For the sake of starting a meaningful discussion, I wonder what your thoughts are regarding Hearthstone's handling of Scholomance. In WoW it is incredibly dark, and if you feel bad for Mankrik you'll turn away in horror at the atrocities performed by Doctor Krastinov.
The question is: is HS's 'family friendly' take on Scholomance any less sinister? The implication is that the atrocities are just getting started, and so the logical step is that the characters we see there will soon be (un)dead. Just look at what Disciplinarian Gandling actually does!
Perhaps the card closest in flavour to Mankrik is Infiltrator Lilian, which tells the story of a character who despises the undead being killed and brought back as the very thing she hates. Surprise, surprise, she lashes out at the world in anger, just as Mankrik does. Granted, WoW lore lets us dissociate that process from Scholomance, but the process still happens.
It's interesting - and not at all unusual - that even in that context the fate Mankrik's wife manages to provoke a significant emotional response.
It's a reference to an old WoW quest that became a meme
https://wowwiki-archive.fandom.com/wiki/Mankrik%27s_Wife
ArtStation | Twitter
It could have been "summon a 3/1 beaten corpse that attacks your opponent's face and then dies. Horribly".
Jokes aside, while Im not exactly completely apathetic about life in general, I tend to think of this card the same way I would think of Sneaky Delinquent or Fishy Flyer. Its not like hearthstone has ever shy away from darker themes, and I think its preferable to have a wider variety of flavor than the usual bland triple A tripe we see in everyday entertainment.

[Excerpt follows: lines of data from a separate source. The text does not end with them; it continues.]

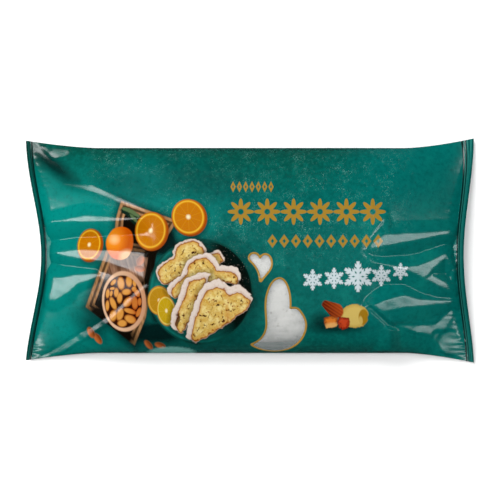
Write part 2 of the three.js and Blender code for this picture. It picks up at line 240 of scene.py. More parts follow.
def ridgeRelief(side, x, y, base):
    # how far the ridge network lifts the upper film above its smooth form
    relief = np.zeros(x.shape)
    for name, end in ends.items():
        here = side == end["side"]
        upper = np.interp(x[here], *np.array(cells[name]["upper"]).T)
        lower = np.interp(x[here], *np.array(cells[name]["lower"]).T)
        inUpper, inLower = (upper - y[here]) / fold["cellEdge"], (y[here] - lower) / fold["cellEdge"]
        between = smooth(inUpper) * smooth(inLower)
        total = np.exp(-fold["cellDepth"] * between / fold["soften"])
        for ridge in ridges[name]:
            gap = ridgeHeight(side[here], x[here], y[here], ridge) - base[here]
            total += np.exp(gap / fold["soften"])
        relief[here] = fold["soften"] * np.log(total)
    for terrace in terraces:
        for (ax, ay, topA), (bx, by, topB) in zip(terrace, terrace[1:]):
            t, distance = toPiece(x, y, (ax, ay), (bx, by))
            weight = 1 - smooth((distance - mix(topA, topB, t)) / fold["terraceRise"])
            here = weight > 0
            share = clamp01((x[here] - ax) / (bx - ax))
            level = smoothTop(side[here], x[here], mix(ay, by, share))
            relief[here] = mix(relief[here], level - base[here], weight[here])
    groove = toPath(x, y, fold["groove"]) / fold["grooveHalf"]
    depth = fold["grooveDepth"]
    for end, length in fold["grooveEnds"]:
        depth = depth * smooth((x - end) / length)
    relief = relief - depth * np.exp(-(groove**2))
    for height, length, heading, start in ripples:
        across = x * math.cos(heading) + y * math.sin(heading)
        relief = relief + height * np.sin(2 * math.pi * across / length + start)
    return relief


def pucker(side, x, y, reach):
    # small gathers where the film runs into the crimp
    inward = np.maximum(0, reach - np.abs(x))
    near = smooth(inward / gatherForm["rise"]) * np.exp(-inward / gatherForm["fade"])
    height = np.zeros(x.shape)
    for name, end in ends.items():
        for middle, half, rise in gathers[name]:
            height += (side == end["side"]) * rise * np.exp(-(((y - middle) / half) ** 2))
    wander = gatherForm["wander"] * np.sin(y * gatherForm["wanderWaves"] + side)
    return height * near * np.sin(y * gatherForm["waves"] + wander)


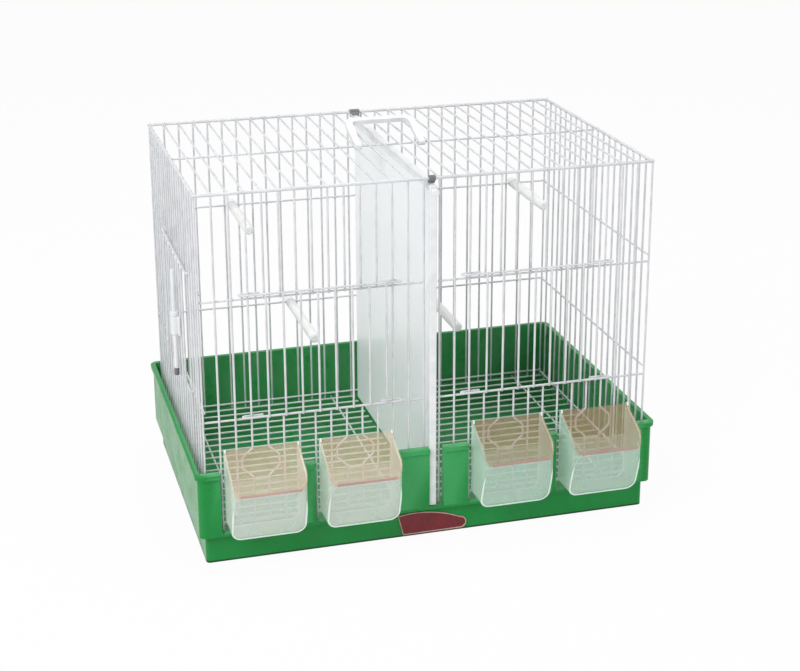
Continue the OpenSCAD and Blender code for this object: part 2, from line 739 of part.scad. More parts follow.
// A perch: a rod whose slotted end is pushed over a level wire of the back
module perch(at, z, length) {
    end_y = half_d + wire_r + perch_tail;
    front_y = level_back_y - wire_r - length;
    slot_h = wire_d + 2 * perch_gap;
    slot_from = level_back_y - wire_r - perch_gap;
    translate([at * wire_pitch, 0, z]) difference() {
        translate([0, front_y, 0]) rotate([-90, 0, 0]) cylinder(h = end_y - front_y, d = perch_d);
        translate([-perch_d, slot_from, -slot_h / 2]) cube([2 * perch_d, end_y, slot_h]);
    }
}

module perch_lower_left() color("silver") perch(-perch_lower_at, side_low_z, perch_lower_left_len);
module perch_lower_right() color("silver") perch(perch_lower_at, side_low_z, perch_lower_right_len);
module perch_upper_left() color("silver") perch(-perch_upper_left_at, side_high_z, perch_upper_len);
module perch_upper_right() color("silver") perch(perch_upper_right_at, side_high_z, perch_upper_len);

base_tray();
front_badge();
floor_grille_left();
floor_grille_right();
front_panel();
back_panel();
side_panel_left();
side_panel_right();
top_panel();
divider_guide();
front_clip();
rear_clip();
perch_lower_left();
perch_lower_right();
perch_upper_left();
perch_upper_right();
divider_panel();
divider_edge();
divider_knob();
door_left();
door_right();
side_door();
bolt_sleeve();
side_bolt();
bolt_tip();
carry_handle();
feeder_cup_1();
feeder_cup_2();
feeder_cup_3();
feeder_cup_4();
feeder_hood_1();
feeder_hood_2();
feeder_hood_3();
feeder_hood_4();
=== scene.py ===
import math
import random

import bmesh
import bpy
from mathutils import Matrix, Vector


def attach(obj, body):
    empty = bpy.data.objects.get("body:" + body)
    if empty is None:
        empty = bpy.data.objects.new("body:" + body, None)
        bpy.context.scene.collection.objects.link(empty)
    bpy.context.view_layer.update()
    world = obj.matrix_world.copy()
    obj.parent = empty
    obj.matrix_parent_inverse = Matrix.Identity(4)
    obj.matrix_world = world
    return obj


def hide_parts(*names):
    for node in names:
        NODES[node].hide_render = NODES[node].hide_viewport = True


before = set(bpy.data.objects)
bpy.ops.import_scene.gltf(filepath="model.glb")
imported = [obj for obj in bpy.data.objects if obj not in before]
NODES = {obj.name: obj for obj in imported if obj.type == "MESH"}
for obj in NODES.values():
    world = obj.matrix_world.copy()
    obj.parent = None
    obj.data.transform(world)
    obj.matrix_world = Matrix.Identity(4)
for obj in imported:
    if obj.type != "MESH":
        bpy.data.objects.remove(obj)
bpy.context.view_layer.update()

# ---------------------------------------------------------------- sizes, in millimetres
MM = 0.001
PITCH = 15.0
FRONT_SPACES = 29
SIDE_SPACES = 19
WIRE_R = 1.0
EDGE_R = 1.5
STEP = 1.8
WIRE_SIDES = 12
ROOF_Z = 355.5
LEDGE_Z = 30.5
HALF_W = FRONT_SPACES * PITCH / 2
HALF_D = SIDE_SPACES * PITCH / 2
FOOT_Z = 38.0
FRONT_LEVELS = (FOOT_Z, 140.0, 256.0)
SIDE_LEVELS = (FOOT_Z, 150.0, 264.0)

HEAD_HOLES = (-11, -5, 5, 11)
HOLE_LOW = 82.0
HOLE_HIGH = 111.0
HOLE_SPREAD = 10.0
HOLE_LEAN = 9.0
BEND_R = 3.0

# How far the middle of a long wire strays from straight, at most, and its quarters' share of that
UPRIGHT_BOW = 0.18
ROOF_BOW = 0.1
GRILLE_BOW = 0.12
DOOR_BOW = 0.12
QUARTER_SWAY = 0.7

# A wire's rounded end: how far in, and how thick, as shares of the wire's radius
WIRE_END = ((0.0, 0.5), (0.16, 0.84), (0.5, 1.0))

# A weld's lump: its size along the wires and across them, as shares of the wire's radius
WELD_SPREAD = (1.3, 1.5)
WELD_ACROSS = 0.95
# The welds at the roof: how far inside the walls they lie, and the radius of the roof wires' own
EDGE_WELD_IN = 0.4
ROOF_WELD_IN = 0.9
ROOF_WELD_R = 1.15

DOOR_SPACES = 9
DOOR_GUIDES = (-11.5, 2.5)
DOOR_WIRES = 8
DOOR_FIRST = 15.75
DOOR_STEP = 16.0
RAIL_OUT = 2.5
DOOR_WIRE_OUT = 4.3
RAIL_LIFT = 2.1
DOOR_LAP = 4.5
HOOK_REACH = 9.0
HOOK_LEG = 17.0
SIDE_DOOR_START = 4

GRILLE_R = 1.0
GRILLE_OUTER = 221.5
GRILLE_INNER = 5.0
GRILLE_Z = 33.3
SUPPORT_Z = 31.5
SUPPORT_AT = (184.5, 30.0)
SUPPORT_REACH = 146.5

PERCH_R = 5.0
PERCH_END_Y = 147.5
PERCH_SLOT_Y = 139.6
PERCH_SLOT_HALF = 1.1
PERCH_FLUTES = 14
FLUTE_STEPS = 4
FLUTE_DEPTH = 0.035
# Where the rings of a perch lie, and their share of its full size: behind its front end, before
# its slot, and along the two prongs beside the slot
PERCH_TIP = ((0.0, 0.62), (0.25, 0.82), (0.9, 0.94), (1.8, 1.0))
PERCH_REAR = ((PERCH_SLOT_Y - 30.0, 1.0), (PERCH_SLOT_Y, 1.0))
PERCH_PRONG = ((PERCH_SLOT_Y - 3.0, 0.98), (PERCH_END_Y - 0.8, 1.0), (PERCH_END_Y, 0.86))
PERCHES = (
    ("perch_lower_left", -75.0, 150.0, 19.7),
    ("perch_lower_right", 75.0, 150.0, 9.7),
    ("perch_upper_left", -135.0, 264.0, 42.7),
    ("perch_upper_right", 180.0, 264.0, 42.7),
)

# A cup: half its width, its underside, the height that all of its rims lie above, the widest
# face that counts as a rim, the radius of its lower corners, and how wide its edges shine
CUP_HALF = 35.2
CUP_LOW = 33.0
CUP_RIM_LOW = 70.0
CUP_RIM_W = 2.2
CUP_CORNER = 10.0
CUP_SHINE = 1.7
# How high the turned front edge of a hood is
HOOD_EDGE_H = 3.0
# The feeders stand in pairs: the middle of a pair, and half the way between its two
PAIR_MIDDLE = 120.0
PAIR_HALF = 45.0

BADGE_RIM = 0.75
BADGE_SLOPE = 0.25
BADGE_SUNK = 0.35

# The film of dust in the tray: the half sizes that its inner faces lie within, the step below
# which the foot's faces lie further in, by how much, and over how much the film's edge fades
DUST_HALF_W = 225.0
DUST_HALF_D = 150.0
DUST_STEP_Z = 29.0
DUST_FOOT_IN = 6.0
DUST_FADE = 2.0

# A CAD mesh: how near two corners are one, and how flat an edge is no edge, in degrees
MERGE_WITHIN = 0.002
FLAT_ANGLE = 0.8
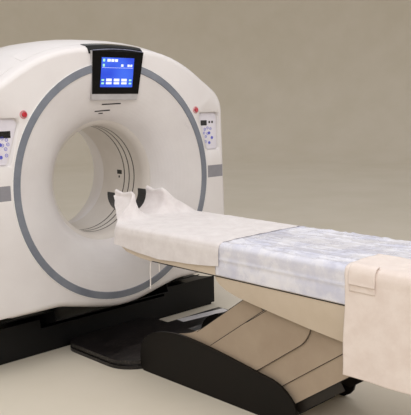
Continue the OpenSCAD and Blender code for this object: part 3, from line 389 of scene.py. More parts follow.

But ultimately as have been pointed out by Koetti, its basically just a reference to an old WoW questline.
If you thought that was heartbreaking, wait until you see Lucian and Senna in Legends of Runeterra. You have to literally kill one of them in front of the other, and they become more powerful because of their grief and rage from seeing the love of their life killed. Lucian levels up instantly when he sees Senna die, screaming in anguish as it shows an animation of a couple's love being ripped apart. Of course, LoR (and League of Legends) in general is a mix of emotions, so it's hard to judge by Hearthstone's standards, but it fits the subject.
If we were always so vigilant about triggers, we as a society would have a tragically tepid body of literature, art and video games.
It's up to the individual with the problems to avoid things that might make them depressed. It is not the job of artists or game developers to protect their audience from sadness. (Indeed, negative feelings are often intentionally invoked as a way to provide catharsis.)